Another issue is that SQLAlchemy does not
support this new driver (mssql-python) at the moment. I
know that the team is working on adding support for the 2.1 release. If
you're using SQLAlchemy or relying on it, you should probably wait. Pandas and Polars rely on SQLAlchemy
for writing to the database as well. I'm not sure when 2.1 will be
released, but it's not difficult to write a custom wrapper around
bulkcopy to easily load data frames. Here's an example
involving a Polars data frame:
import polars as pl
import mssql_python as mssql
# Same data as previous example, but as a polars dataframe.

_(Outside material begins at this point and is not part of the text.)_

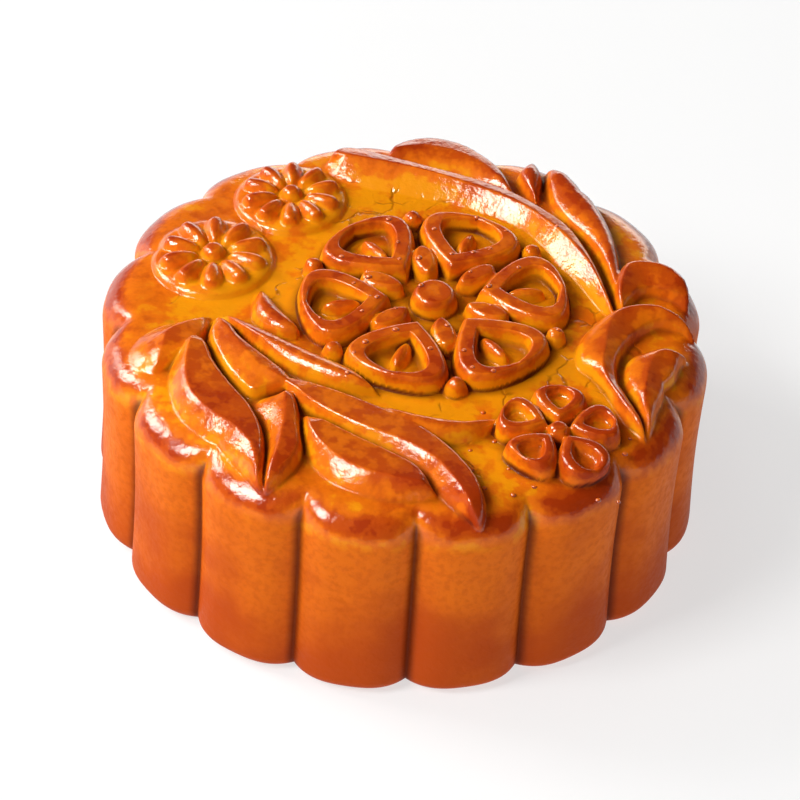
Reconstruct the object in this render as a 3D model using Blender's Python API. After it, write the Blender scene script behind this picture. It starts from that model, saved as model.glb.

df = pl.DataFrame({"col_a": [1, 2, 3], "col_b": ["ABC", "DEF", None]})
# Create connection
connection_string = "SERVER=<server address>;DATABASE=<database name>;Authentication=ActiveDirectoryDefault;Encrypt=yes;"
conn = mssql.connect(connection_string)
cursor = conn.cursor()
# Load data using bulkcopy
# Make sure the dataframe column names match the column names in the database!
cursor.bulkcopy(table_name="TestTable", data=df.iterrows(), column_mappings=df.columns)
# Close connection
conn.commit()
conn.close()As long as your data frame column names match the database column names, you can easily provide the column mappings without worrying about column order! This is a huge usability win compared to bcp where we had to make sure the column order was identical or fiddle with the convoluted table schema option in the CLI.
I mentioned this in my previous post about bcp, but bcp does not support token based authentication on Windows. I don't know if Microsoft will eventually support it (the CLI tool supports tokens for MacOS/Linux), but I hope they eventually do. The list of supported methods can be found here.
If you have a relatively simple tech stack or you can afford to swap
out existing APIs, I would say the speed benefit of
bulkcopy is worth the hassle. In my current role, I have a
monthly ETL process that used to take a little over an hour to finish.
With this new bulkcopy API, the entire load took only 15
minutes. A 4x speed improvement is nothing to scoff at! However, for the
majority of codebases, I think waiting for the SQLAlchemy support is the
safer bet, especially if you have a lot of SQLAlchemy code already.